Second, draft flexibility. By keeping the No. 2 pick, the Jets can still address the defensive collapse. Selecting a blue-chip edge rusher like Arvell Reese or Rueben Bain Jr would immediately inject life into a defense that failed to record an interception all season.

Third, contractual flexibility. Murray’s deal carries no guarantees beyond 2026. If the experiment falters, New York can pivot in 2027 with a far more manageable dead cap hit than what they’ve endured in recent years. It’s aggressive, but not reckless.

Why Cardinals listen

Arizona’s incentive is equally compelling. Moving Murray clears $35.3 million in cap space. It also grants GM Monti Ossenfort a clean slate. With the No. 3 overall pick already in hand, adding No. 16 and additional seconds gives the Cardinals enormous draft leverage. They could draft their next quarterback at No. 3 or even package assets to move up for Fernando Mendoza.

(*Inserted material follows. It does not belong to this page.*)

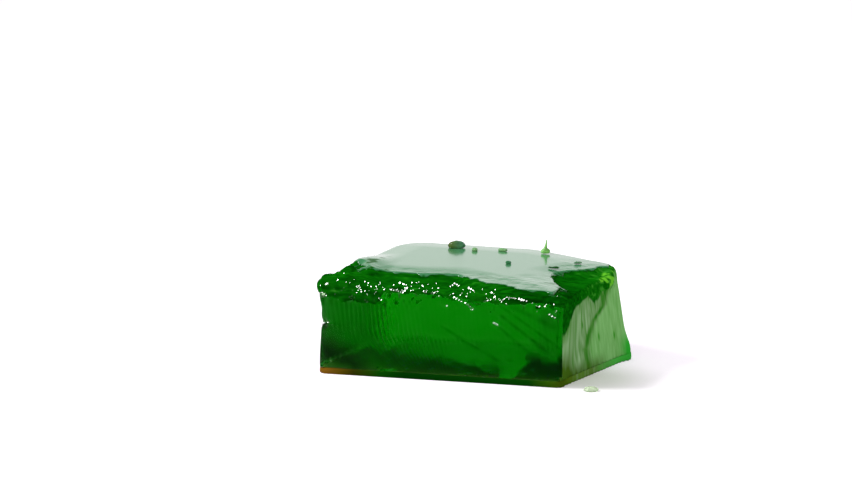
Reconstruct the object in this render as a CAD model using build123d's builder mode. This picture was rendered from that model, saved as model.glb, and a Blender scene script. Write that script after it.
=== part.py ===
from build123d import *
import os
from math import cos, radians, sin

# A block of set green jelly, cut by hand from a tray and stood on its foot.
#
# The gel set in two pours: a thin amber one, which is the block's foot, and the deep green one over it.
# The air dried a skin on the set surface. That surface is flat, but not quite level. The knife made
# five cuts, each leaning a little, and took two strokes for the right one, which meet in a shallow
# valley. It tore the skin away along the front and the right, with some of the gel under it. Rolls and
# shreds of gel still cling to the rim there, and crumbs lie on the skin and beside the block.
#
# The origin is the middle of the foot. +X runs to the right along the front cut, +Y runs to the
# rear and +Z is up. Lengths are in millimetres and angles in degrees.

# ---------------------------------------------------------------- driving dimensions

# The foot's corners: how far along the front cut each one is, and how far behind it. The right side
# splays out by so much from the front corner to the rear one.
front_length = 54.0
right_splay = 9.65
rear_right_back = 33.4
rear_middle_along = 41.15
rear_middle_back = 45.8
rear_left_along = 7.35
rear_left_back = 46.6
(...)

Trading Murray before March 15 also prevents his $19.5 million 2027 salary from becoming fully guaranteed. Financial flexibility is often the quiet driver of these deals.

Potential roadblocks

The financial optics in New York are complex. The Jets are still absorbing cap remnants from the Fields and Taylor era. Adding Murray’s projected $39.8 million 2026 cap hit is substantial. Still, with nearly $88 million in available space, they can absorb it without crippling the roster.

The larger question is fit. The New York media market is unforgiving. Murray has faced scrutiny over work ethic narratives in Arizona. Would the spotlight intensify those doubts or silence them? A fresh start, structured environment, and clear organizational alignment could be exactly what he needs.

Looking ahead

Arizona Cardinals quarterback Kyler Murray (1) warms up before the game against the Dallas Cowboys at AT&T Stadium. Mandatory Credit: Jerome Miron-Imagn Images
© Jerome Miron-Imagn Images

The Jets can draft another quarterback and hope he develops faster than the last three. Alteernatively, they can trade for a player who has already shown he can win at the NFL level.

Kyler Murray is not without risk, of course. Injuries linger. The contract is heavy. The personality fit will be debated endlessly in Manhattan. However, so is drafting a rookie and expecting instant salvation.

If the Jets want to accelerate the rebuild without sacrificing their defensive reset, this is the move that threads the needle. For once, New York holds the leverage. The question is whether they have the nerve to use it.